Waktu berlalu, sampai kemudian saya diminta datang ke rumahnya untuk bertemu dengan putrinya dan keluarganya. Kebetulan tidak ada yang menemani, maka saya datang sendiri. Karena saya tidak terbiasa ngobrol dengan perempuan, maka selama silaturrahim saya justru lebih banyak ngobrol dengan kakak iparnya laki-laki. Berbicara banyak hal yang mungkin tidak terkait pernikahan. Sampai akhirnya saya pamit. Ayahnya yang sedang di luar pulau pun menelepon setelah saya pamit. Pertanyaannya, "Bagaimana, sudah disampaikan maksud kedatangannya?"

Dengan polosnya saya jawab, "Maaf, ustadz. Bukannya sudah tahu?" Akhirnya saya sampaikan, mohon ustadz yang menyampaikan saja. Dan tidak lupa saya sampaikan, "Tapi silakan keputusan di putri ustadz. Jangan karena saya datang jauh-jauh, maka harus menerima. Kalau memang putrinya kurang berkenan, tidak apa-apa menolak."

Semua yang saya lakukan itu terinspirasi dari para salaf ash sholihWallahu'alam.


Bagian Ketiga; Teladan as Salaf ash Sholih.

Sebagai seorang muslim, ahlus sunnah wal jama'ah, maka anutan utama kita adalah Rasulullah, lalu sahabat dan generasi tabi'in. Ketiga generasi itulah yang disebut salaf ash shalih oleh kesepakatan ulama. Karena itu, dalam perkara apapun termasuk perkara cinta, kita perlu meneladani mereka.

Beberapa teladan inti terkait tema ini ada 3 episode cerita sebagai berikut:

1. Rasulullah saat dilamar Khadijah melalui Maisarah. Lalu Muhammad segera berdiskusi dengan paman-pamannya, dan langsung datang ke Khuwailid untuk melamar Khadijah.

2. Abu Bakar yang datang ke Rasulullah untuk melamar Fathimah namun tidak langsung dijawab. Umar bin Khathab pun datang ke Rasulullah untuk melamar Fathimah namun juga tidak langsung dijawab. Lalu Ali bin Abi Thalib datang ke Rasulullah menyatakan kenangan masa kecil dengan Fathimah, dan segera diterima dengan jawaban 'Ahlan wa sahlan'.

3. Salman Al Farisi saat mencintai muslimah Madinah, lalu menyampaikan kepada Abu Darda yang asli Madinah.
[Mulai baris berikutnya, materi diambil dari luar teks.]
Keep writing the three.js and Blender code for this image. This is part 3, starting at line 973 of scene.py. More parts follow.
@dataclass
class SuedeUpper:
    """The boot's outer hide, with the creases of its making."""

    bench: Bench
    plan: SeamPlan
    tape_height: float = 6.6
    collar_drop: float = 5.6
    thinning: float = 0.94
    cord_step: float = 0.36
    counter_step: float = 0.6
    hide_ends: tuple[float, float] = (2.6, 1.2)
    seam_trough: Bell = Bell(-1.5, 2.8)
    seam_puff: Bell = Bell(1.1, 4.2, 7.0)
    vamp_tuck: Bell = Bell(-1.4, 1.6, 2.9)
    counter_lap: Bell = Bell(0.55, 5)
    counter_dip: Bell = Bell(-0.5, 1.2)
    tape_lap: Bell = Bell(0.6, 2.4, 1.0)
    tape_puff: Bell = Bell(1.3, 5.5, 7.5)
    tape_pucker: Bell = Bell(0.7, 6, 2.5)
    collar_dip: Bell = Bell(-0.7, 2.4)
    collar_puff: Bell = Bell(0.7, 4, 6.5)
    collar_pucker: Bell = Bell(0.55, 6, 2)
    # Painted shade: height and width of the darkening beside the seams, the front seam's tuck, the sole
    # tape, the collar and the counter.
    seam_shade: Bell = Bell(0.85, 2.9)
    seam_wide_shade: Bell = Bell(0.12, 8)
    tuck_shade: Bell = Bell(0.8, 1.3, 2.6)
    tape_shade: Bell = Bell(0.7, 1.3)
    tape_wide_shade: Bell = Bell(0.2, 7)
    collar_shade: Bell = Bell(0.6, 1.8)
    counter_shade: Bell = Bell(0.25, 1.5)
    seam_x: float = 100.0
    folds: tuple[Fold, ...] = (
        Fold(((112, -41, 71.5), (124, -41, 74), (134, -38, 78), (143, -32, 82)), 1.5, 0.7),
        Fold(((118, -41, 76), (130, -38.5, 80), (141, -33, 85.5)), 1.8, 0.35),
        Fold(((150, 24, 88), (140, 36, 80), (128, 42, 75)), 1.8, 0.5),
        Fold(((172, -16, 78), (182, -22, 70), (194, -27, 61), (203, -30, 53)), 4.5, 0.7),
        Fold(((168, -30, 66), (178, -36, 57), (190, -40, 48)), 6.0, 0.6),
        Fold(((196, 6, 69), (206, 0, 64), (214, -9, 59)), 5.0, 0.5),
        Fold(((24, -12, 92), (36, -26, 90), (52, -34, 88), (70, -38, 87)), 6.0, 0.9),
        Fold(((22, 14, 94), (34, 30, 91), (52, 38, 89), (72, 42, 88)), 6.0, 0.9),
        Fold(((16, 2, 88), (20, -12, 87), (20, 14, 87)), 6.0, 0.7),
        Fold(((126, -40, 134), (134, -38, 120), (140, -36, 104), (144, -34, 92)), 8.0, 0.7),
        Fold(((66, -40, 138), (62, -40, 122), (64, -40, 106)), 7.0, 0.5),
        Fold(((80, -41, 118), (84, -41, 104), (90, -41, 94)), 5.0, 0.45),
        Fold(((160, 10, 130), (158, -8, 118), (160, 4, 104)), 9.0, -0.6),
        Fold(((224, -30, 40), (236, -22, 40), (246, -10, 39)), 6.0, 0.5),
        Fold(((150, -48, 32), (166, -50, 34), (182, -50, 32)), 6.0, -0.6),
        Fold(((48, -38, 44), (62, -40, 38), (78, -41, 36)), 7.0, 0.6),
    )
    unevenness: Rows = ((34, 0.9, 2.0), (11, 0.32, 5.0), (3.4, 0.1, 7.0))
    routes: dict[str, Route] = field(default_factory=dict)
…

Ditemani Abu Darda datang ke rumah muslimah tersebut untuk melamarkan Salman Al Farisi. Namun muslimah tersebut melalui ibunya menolak Salman Al Farisi dan justru menawarkan diri untuk dilamar oleh Abu Darda yang mengantarkannya. Hebatnya, Salman Al Farisi justru mendukung dengan memberikan mahar yang telah disiapkan kepada Abu Darda. Tanpa ada penyakit cinta yang dibiarkan tumbuh dalam jiwanya.


Bagian Keempat; Refleksi Cinta.

Dari tiga pemaparan sebelumnya, maka kita bisa menyimpulkan dengan kembali merefleksi ulang makna cinta.
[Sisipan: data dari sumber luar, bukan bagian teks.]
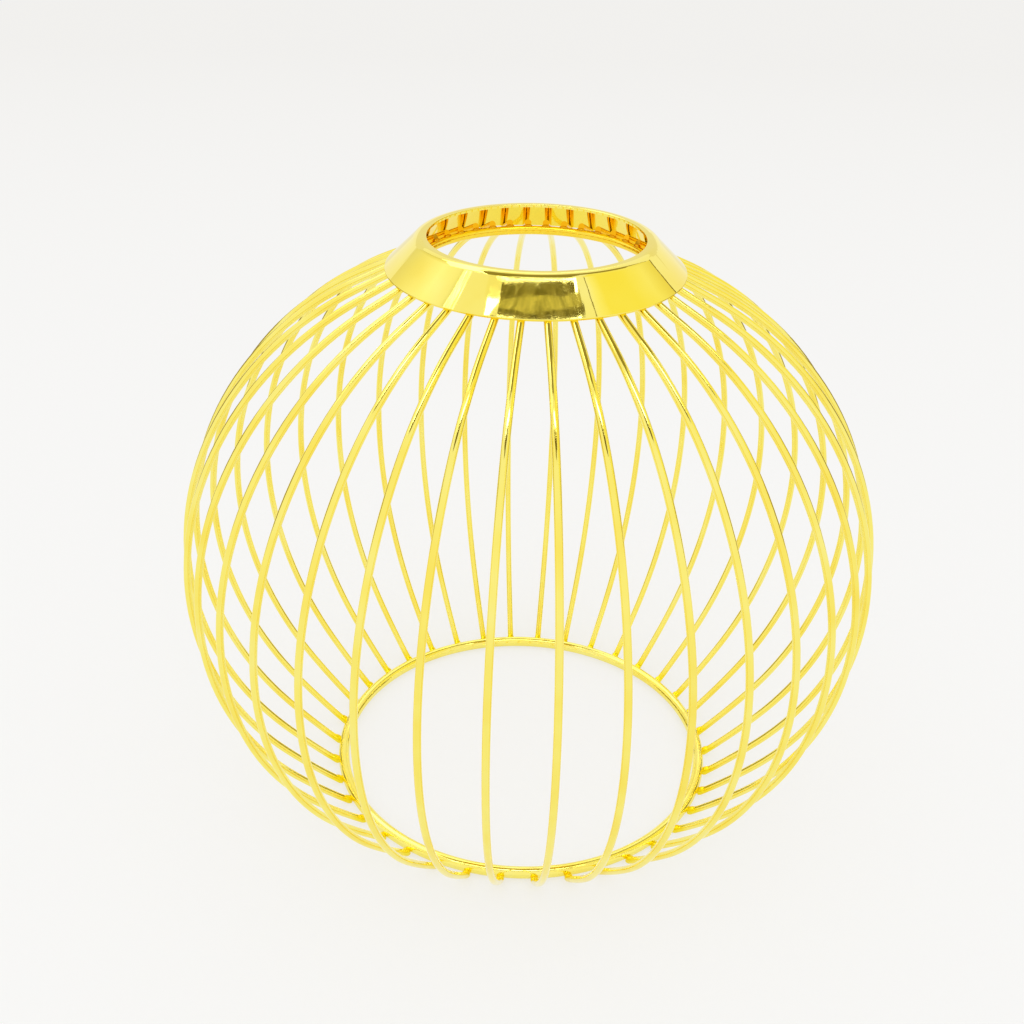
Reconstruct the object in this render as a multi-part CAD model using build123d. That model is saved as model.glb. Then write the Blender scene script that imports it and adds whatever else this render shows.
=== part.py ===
from build123d import *
import os
from math import acos, atan2, cos, degrees, radians, sin, sqrt

os.makedirs("parts", exist_ok=True)

# Driving sizes, in millimetres and degrees.
# The globe stands on its base ring: z = 0 is the ring's underside, and Z is the globe's own axis.
rib_count = 38
rib_wire = 2.0              # diameter of the ribs' wire
globe_radius = 100.0        # axis to the ribs' centre line at the equator
belly_offset = 8.5          # axis to the centre of the belly's bend
neck_angle = 64.5           # the belly's bend ends this far above the equator
foot_angle = 42.0           # and this far below it
foot_bend = 200.0           # radius of the gentler bend that runs down to the base ring

neck_ring_wire = 2.5
neck_ring_radius = 31.75    # axis to the wire's centre line
neck_overhang = 0.75        # a rib's cut end past the neck ring's centre line
base_ring_wire = 3.5
base_ring_radius = 58.25
foot_setback = 0.3          # a rib's cut end short of the base ring's centre line
weld_set = 0.3              # how far two wires sink into each other at a resistance weld

collar_sheet = 0.8
collar_hole_radius = 29.25
collar_rim_width = 2.6      # flat rim from the hole to the corner of the skirt
collar_rim_bend = 3.0       # outside radius of that corner
collar_skirt_radius = 40.6  # outside radius of the skirt's lower edge
collar_height = 8.6         # rim to the skirt's outer lower edge
collar_set = 0.3            # how far the skirt's edge is pressed into the ribs' crowns
collar_edge_round = 0.25

# The belly's bend: one arc through the equator, centred a little off the axis.
# All heights here are from the equator, and become heights above z = 0 with equator_height.
belly_radius = globe_radius - belly_offset


def on_belly(angle, radius=belly_radius):
    """Point of the belly's arc, or of a circle about the same centre, this far above the equator."""
    return Vector(belly_offset + radius * cos(radians(angle)), radius * sin(radians(angle)))


# The neck run: a straight tangent from the top of the belly to just past the neck ring,
# which lies against the run's inner side.
neck_start = on_belly(neck_angle)
neck_direction = Vector(-sin(radians(neck_angle)), cos(radians(neck_angle)))
neck_inward = Vector(-cos(radians(neck_angle)), -sin(radians(neck_angle)))
neck_seat = (rib_wire + neck_ring_wire) / 2 - weld_set
seat_run = (neck_start.X + neck_seat * neck_inward.X - neck_ring_radius) / -neck_direction.X
neck_ring_centre = neck_start + neck_direction * seat_run + neck_inward * neck_seat
neck_end = neck_start + neck_direction * (seat_run + neck_overhang)

# The foot: a wider tangent arc from the bottom of the belly to the base ring,
# which also lies inside the ribs. foot_swing is the arc's angle where it passes the ring.
foot_centre = on_belly(-foot_angle, belly_radius - foot_bend)
base_seat = (rib_wire + base_ring_wire) / 2 - weld_set
ring_reach = foot_bend - base_seat
foot_swing = degrees(acos((base_ring_radius - foot_centre.X) / ring_reach))
base_ring_centre = Vector(base_ring_radius, foot_centre.Y - ring_reach * sin(radians(foot_swing)))
foot_sweep = foot_swing - foot_angle - degrees(foot_setback / foot_bend)

equator_height = base_ring_wire / 2 - base_ring_centre.Y

# The collar's skirt: its slope, and the inner corner of its lower edge, which sits on the ribs.
skirt_run = collar_skirt_radius - collar_hole_radius - collar_rim_width
skirt_slope = atan2(collar_height, skirt_run)
seat_radius = collar_skirt_radius - collar_sheet * sin(skirt_slope)
crown = rib_wire / 2 - collar_set


def crown_height(radius):
    """Height above the equator where the skirt's edge sits on the ribs, at this radius."""
    if radius > neck_start.X + crown * cos(radians(neck_angle)):
        return sqrt((belly_radius + crown) ** 2 - (radius - belly_offset) ** 2)
    start = neck_start - neck_inward * crown
    return start.Y + (start.X - radius) * neck_direction.Y / -neck_direction.X


skirt_edge_height = crown_height(seat_radius) + collar_sheet * cos(skirt_slope)
rim_height = skirt_edge_height + collar_height


def meridian(shape):
    """Stand a shape drawn as (radius, height above the equator) in the XZ plane, above z = 0."""
    return Plane(origin=(0, 0, equator_height), x_dir=(1, 0, 0), z_dir=(0, -1, 0)) * shape


def make_ring(wire, centre):
    """A closed ring of round wire about the globe's axis."""
    section = meridian(Pos(centre.X, centre.Y) * Circle(wire / 2))
    return revolve(section, Axis.Z, 360)


def make_collar():
    """Spun sheet collar: a narrow flat rim round the hole and a conical skirt."""
    hole_edge = (collar_hole_radius, rim_height)
    corner = (collar_hole_radius + collar_rim_width, rim_height)
    skirt_edge = (collar_skirt_radius, skirt_edge_height)
    outside = FilletPolyline(hole_edge, corner, skirt_edge, radius=collar_rim_bend)
    section = make_face(offset(outside, collar_sheet, side=Side.RIGHT, closed=True))
    hole_top = section.vertices().sort_by(Axis.X)[:2].sort_by(Axis.Y)[-1]
    skirt_outer = section.vertices().sort_by(Axis.X)[-1]
    section = fillet([hole_top, skirt_outer], collar_edge_round)
    return revolve(meridian(section), Axis.Z, 360)


def make_rib(*seats):
    """One rib in the XZ plane, seated on the rings and under the collar, its foot cut flush at z = 0."""
    neck_run = Line(neck_end, neck_start)
    belly = CenterArc((belly_offset, 0), belly_radius, neck_angle, -neck_angle - foot_angle)
    foot = CenterArc(foot_centre, foot_bend, -foot_angle, -foot_sweep)
    path = meridian(Wire([neck_run, belly, foot]))
    wire = sweep((path ^ 0) * Circle(rib_wire / 2), path)
    below = Box(globe_radius * 2, rib_wire * 2, rib_wire, align=(Align.CENTER, Align.CENTER, Align.MAX))
    for seat in (below, *seats):
        wire -= seat
    return wire


neck_ring = make_ring(neck_ring_wire, neck_ring_centre)
base_ring = make_ring(base_ring_wire, base_ring_centre)
collar = make_collar()
rib = make_rib(neck_ring, base_ring, collar)

export_step(neck_ring, "parts/neck_ring.step")
export_step(base_ring, "parts/base_ring.step")
export_step(collar, "parts/collar.step")

# The ribs stand at equal angles, with the front of the globe midway between two of them.
rib_pitch = 360 / rib_count
front = -90
for number in range(rib_count):
    turned = Rot(Z=front + rib_pitch * (number + 0.5)) * rib
    export_step(turned, f"parts/rib_{number + 1:02d}.step")
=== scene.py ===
import math

import bmesh
import bpy
from mathutils import Matrix, Quaternion, Vector


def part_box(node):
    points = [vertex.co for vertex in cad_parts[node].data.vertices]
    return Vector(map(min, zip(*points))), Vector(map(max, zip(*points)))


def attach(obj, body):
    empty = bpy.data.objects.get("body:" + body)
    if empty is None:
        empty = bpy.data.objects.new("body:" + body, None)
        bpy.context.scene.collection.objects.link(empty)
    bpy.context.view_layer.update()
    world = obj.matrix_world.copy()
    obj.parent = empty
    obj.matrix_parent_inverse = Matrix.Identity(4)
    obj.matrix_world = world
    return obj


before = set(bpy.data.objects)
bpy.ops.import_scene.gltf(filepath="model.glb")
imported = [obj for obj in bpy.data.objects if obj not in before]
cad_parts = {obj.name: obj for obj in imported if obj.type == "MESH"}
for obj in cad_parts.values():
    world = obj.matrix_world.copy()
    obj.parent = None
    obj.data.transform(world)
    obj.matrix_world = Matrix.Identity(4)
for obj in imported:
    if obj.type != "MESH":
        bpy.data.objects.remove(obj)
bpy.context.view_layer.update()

scene = bpy.context.scene
MM = 0.001

# What the weld beads follow: the number of ribs and their angles in degrees, and the rings' centre lines
RIB_COUNT = sum(name.startswith("rib_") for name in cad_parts)
FRONT = -90.0


def ring_line(node):
    """Radius and height of a ring's centre line, in millimetres."""
    low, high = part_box(node)
    wire = high.z - low.z
    return (high.x - wire / 2) / MM, (low.z + high.z) / 2 / MM


def rib_angle(number):
    return math.radians(FRONT + 360.0 / RIB_COUNT * (number + 0.5))


# Materials

def link(tree, a, a_socket, b, b_socket):
    tree.links.new(a.outputs[a_socket], b.inputs[b_socket])


def noise(tree, source, socket, scale, detail=3.0, rough=0.5):
    node = tree.nodes.new("ShaderNodeTexNoise")
    node.inputs["Scale"].default_value = scale
    node.inputs["Detail"].default_value = detail
    node.inputs["Roughness"].default_value = rough
    link(tree, source, socket, node, "Vector")
    return node


def ramp(tree, source, socket, stops):
    node = tree.nodes.new("ShaderNodeValToRGB")
    elements = node.color_ramp.elements
    while len(elements) < len(stops):
        elements.new(0.5)
    for element, (place, colour) in zip(elements, stops):
        element.position = place
        element.color = (*colour, 1.0)
    link(tree, source, socket, node, "Fac")
    return node


def remap(tree, source, socket, low, high, from_low=0.3, from_high=0.7):
    node = tree.nodes.new("ShaderNodeMapRange")
    node.inputs["From Min"].default_value = from_low
    node.inputs["From Max"].default_value = from_high
    node.inputs["To Min"].default_value = low
    node.inputs["To Max"].default_value = high
    link(tree, source, socket, node, "Value")
    return node


def split(tree, source, socket):
    """The X, Y and Z parts of a vector."""
    parts = tree.nodes.new("ShaderNodeSeparateXYZ")
    link(tree, source, socket, parts, "Vector")
    return parts


def blank(name):
    """A material with nothing in it but its output."""
    material = bpy.data.materials.new(name)
    material.use_nodes = True
    tree = material.node_tree
    tree.nodes.clear()
    return material, tree, tree.nodes.new("ShaderNodeOutputMaterial")


# Where each painted shade on the plate starts to fade and is gone: distances from the globe's axis in metres,
# a height in metres, and how far up a surface faces
COLLAR_REACH = (0.0360, 0.0395)
CUT_END_REACH = (0.0322, 0.0330)
FOOT_TOP = (0.0026, 0.0052)
UNDERSIDE_TURN = (-0.25, 0.05)


def within(tree, coords, near, far):
    """1 up to one distance from the globe's axis, 0 from another."""
    parts = split(tree, coords, "Object")
    level = tree.nodes.new("ShaderNodeCombineXYZ")
    link(tree, parts, "X", level, "X")
    link(tree, parts, "Y", level, "Y")
    radius = tree.nodes.new("ShaderNodeVectorMath")
    radius.operation = "LENGTH"
    link(tree, level, "Vector", radius, "Vector")
    return remap(tree, radius, "Value", 1.0, 0.0, near, far)


def inside_collar(tree, coords):
    """1 on wire inside the collar, 0 outside it."""
    return within(tree, coords, *COLLAR_REACH)


def cut_end(tree, coords):
    """1 on a rib's cut end over the neck ring, 0 farther out."""
    return within(tree, coords, *CUT_END_REACH)


def foot(tree, coords):
    """1 on a rib's foot beside the base ring, 0 higher up."""
    return remap(tree, split(tree, coords, "Object"), "Z", 1.0, 0.0, *FOOT_TOP)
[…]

Pertama, marilah kita renungi bagaimana Rasulullah yang mengetahui bahwa putrinya memiliki kedekatan dengan Ali semasa kanaknya, tapi Rasulullah tidak serta-merta mencomblangi keduanya. Beliau tetap tawadhu' kepada ketetapan Allah, karenanya tetap menunggu isyarat dan sabar menunggu Ali datang dengan sendirinya.

Kedua, marilah kita juga renungi apa yang pernah disabdakan oleh Rasulullah, “Kami belum pernah melihat dua orang yang saling mencintai seperti pernikahan.

Ketiga, marilah kita simak refleksi cinta oleh ulama Kontemporer yaitu Prof. Dr. Abdul Halim Abu Syuqqah: "Cinta itu adalah perasaan yang baik dengan kebaikan tujuan jika tujuannya adalah menikah."

Dari ketiga refleksi cinta itu, maka kita memahami bahwa cinta sejati adalah pernikahan. Maka semua yang belum melalui jenjang pernikahan, bukanlah cinta yang sejati dan bukanlah cinta yang layak diklaim.

Itu empat bagian yang bisa saya sampaikan. Semoga empat bagian itu cukup mampu menjelaskan tentang tema "Adakah Cinta dalam Diam?"